The Canadian Food Inspection Agency claimed the win for official Ottawa as per a ruling handed down by Justice Robert Mainville, who dismissed Kraft and Saputo's joint appeal and awarded costs to the government.
Specifically, the new regulations require that cheese imported into Canada or produced in Canada and marketed in international trade or enter provincial trade must have:
a. a certain percentage of casein content derived from liquid milks, and not from other milk products such as weight cream or milk powder (the "Casein Ratios"); and
b. a whey protein to casein ratio that does not exceed the ratio of whey protein to casein ratio of milk (the "Whey Ratio").
Kraft Canada and Saputo argued the essential or dominant purpose of the regulation amounted to an economic transfer in favor of dairy producers to the detriment of dairy processors by requiring the use of additional liquid milk in the production of cheese which would result in "substantial impact on milk supply cost for dairy processors."

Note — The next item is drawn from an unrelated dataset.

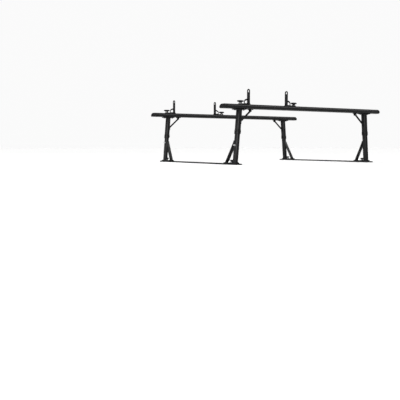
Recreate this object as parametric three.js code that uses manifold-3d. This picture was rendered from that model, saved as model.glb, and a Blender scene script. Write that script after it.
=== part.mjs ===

The lead witness for the processors in testimony given in 2008 to the House of Commons Standing Committee on Agriculture and Agri-Food, stated, "so we've been able, through the use of technology, to reintroduce the whey protein concentrate into cheesemaking to the benefit of the industry. It reduces cost, and there are more efficiencies, and so on."
The courts factual findings “seriously undermine the appellant's assertions.” The court found that the regulations, "address consumer expectations and interest as to the composition of cheese."

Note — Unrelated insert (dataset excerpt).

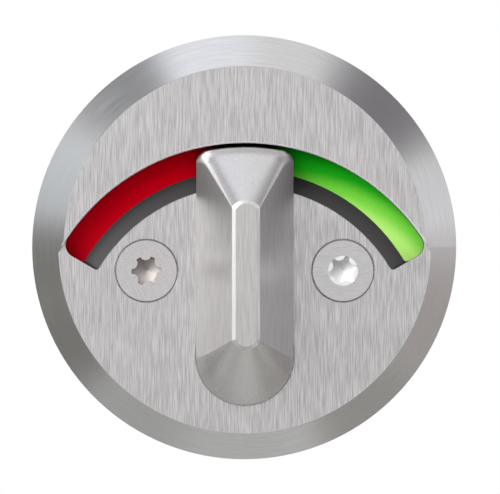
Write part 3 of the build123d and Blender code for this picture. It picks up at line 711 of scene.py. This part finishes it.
# %% [markdown]
# ## The pieces behind the rose
#
# Each hidden piece has the finish of its process, as a maker would order it. They all follow one
# recipe: a noise at the real size of the surface's grain, in millimetres, drives the colour, the
# roughness and the bump. The sizes and colours tell them apart:
#
# - the bush is natural acetal, injection moulded, waxy white with hardly any grain
# - the cam and the two stop pins are hardened steel, brownish grey under oil
# - the springs, the ring and the slotted pin are spring steel with a black phosphate, which is a
#   mat of small crystals
# - the spindle and the small screws are zinc plated, bright and slightly blue, and the spindle is
#   a drawn bar, so its lines run along it
# - the retainer is black glass-filled nylon from a spark-eroded mould
# - the base plate is die-cast zinc, left bare, with a matt skin and the soft clouds of its flow

# %% Finishes of the hidden pieces
CLOUD_SPREAD = (0.32, 0.68)
# The grain's size along X, Y and Z and the depth of its relief are in millimetres.
FINISHES = {
    "acetal_moulded_natural": {
        "metallic": 0.0, "dark": "#E2DFD6", "light": "#EAE8E0", "rough": (0.38, 0.46),
        "grain": (0.9, 0.9, 0.9), "depth": 0.004, "nodes": ["hub_bush"]},
    "steel_hardened_and_oiled": {
        "metallic": 1.0, "dark": "#6A6661", "light": "#85827E", "rough": (0.30, 0.42),
        "grain": (0.8, 0.8, 0.8), "depth": 0.004, "nodes": ["cam_disc", "stop_pin_left", "stop_pin_right"]},
    "spring_steel_phosphated": {
        "metallic": 1.0, "dark": "#2C2D30", "light": "#46474B", "rough": (0.48, 0.62),
        "grain": (0.12, 0.12, 0.12), "depth": 0.006,
        "nodes": ["disc_spring", "retaining_ring", "detent_spring", "spindle_pin"]},
    "steel_bright_zinc_plated": {
        "metallic": 1.0, "dark": "#BBC1C9", "light": "#CDD1D6", "rough": (0.24, 0.34),
        "grain": (0.5, 0.5, 0.5), "depth": 0.003,
        "nodes": ["base_screw_top", "base_screw_left", "base_screw_right"]},
    "drawn_steel_bright_zinc_plated": {
        "metallic": 1.0, "dark": "#B4BAC2", "light": "#CDD1D6", "rough": (0.24, 0.36),
        "grain": (0.18, 9.0, 0.18), "depth": 0.005, "nodes": ["drive_spindle"]},
    "nylon_moulded_black": {
        "metallic": 0.0, "dark": "#141517", "light": "#1E1F21", "rough": (0.48, 0.60),
        "grain": (0.2, 0.2, 0.2), "depth": 0.010, "nodes": ["indicator_retainer"]},
    "zinc_die_cast_bare": {
        "metallic": 1.0, "dark": "#8C8F92", "light": "#A3A6A8", "rough": (0.42, 0.55),
        "grain": (1.6, 1.6, 1.6), "depth": 0.012, "nodes": ["base_plate"]},
}


def grained_finish(name, metallic, dark, light, rough, grain, depth, nodes):
    """Noise at the grain's own size in mm drives colour, roughness and bump; returns the material for each
    node.
    """
    material, tree = new_finish(name)
    place = add_node(tree, "TexCoord").outputs["Object"]
    counted = add_node(tree, "VectorMath", {0: place, 1: tuple(1 / (size * MM) for size in grain)},
                       operation="MULTIPLY")
    noise = add_node(tree, "TexNoise", {"Vector": counted, "Scale": 1.0, "Detail": 4.0})
    amount = add_node(tree, "MapRange", {
        "Value": noise, "From Min": CLOUD_SPREAD[0], "From Max": CLOUD_SPREAD[1],
    }, interpolation_type="SMOOTHSTEP")
    smoothest, roughest = rough
    shader = add_node(tree, "BsdfPrincipled", {
        "Base Color": add_node(tree, "MixRGB", {"Fac": amount, "Color1": dark, "Color2": light}),
        "Metallic": metallic,
        "Roughness": add_node(tree, "MapRange", {
            "Value": amount, "To Min": roughest, "To Max": smoothest}),
        "Normal": add_node(tree, "Bump", {"Height": noise, "Strength": 0.6, "Distance": depth * MM}),
    })
    add_node(tree, "OutputMaterial", {"Surface": shader})
    return {node: material for node in nodes}


finish_of = {}
for name, values in FINISHES.items():
    finish_of.update(grained_finish(name, **values))
print(len(FINISHES), "finishes for", len(finish_of), "hidden pieces")

# %% [markdown]
# ## Dress the nodes
#
# Each CAD node keeps its shape, and its one material slot gets its finish.

# %% Assign every finish
finish_of.update({
    "front_plate": rose_steel(),
    "thumbturn_lever": lever_steel(),
    "red_indicator": red_strip,
    "green_indicator": green_strip,
    "fixing_screw_left": screws["fixing_screw_left"].data.materials[0],
    "fixing_screw_right": screws["fixing_screw_right"].data.materials[0],
})
for name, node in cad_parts.items():
    node.material_slots[0].material = finish_of[name]
print(len(finish_of), "nodes dressed")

In addressing consumer expectations the court relied on the testimony of a Mr.Wathier, and experience Master Cheese Maker and cheese Judge:
Mr. Wathier, a Master Cheese Maker at St. Albert with four decades of experience in the industry, including experience as a cheese Judge and as a consultant to the applicant Parlamat, gave evidence concerning the impact of using milk derivatives on cheese quality. His evidence was that even small quantities of milk derivatives (up to 5%) could affect the taste, texture, and consistency of cheese compared to cheese made with fresh milk. The process of converting fresh liquid milk into a powdered milk derivative has an immediate impact on the taste, which is one of the reasons why, for example, consumers gravitate away from skim milk powder."
Although America has cheesemaking standards which prohibit the addition of various yield enhancing technologies, America has steadily suffered from what can be described as regulatory drift.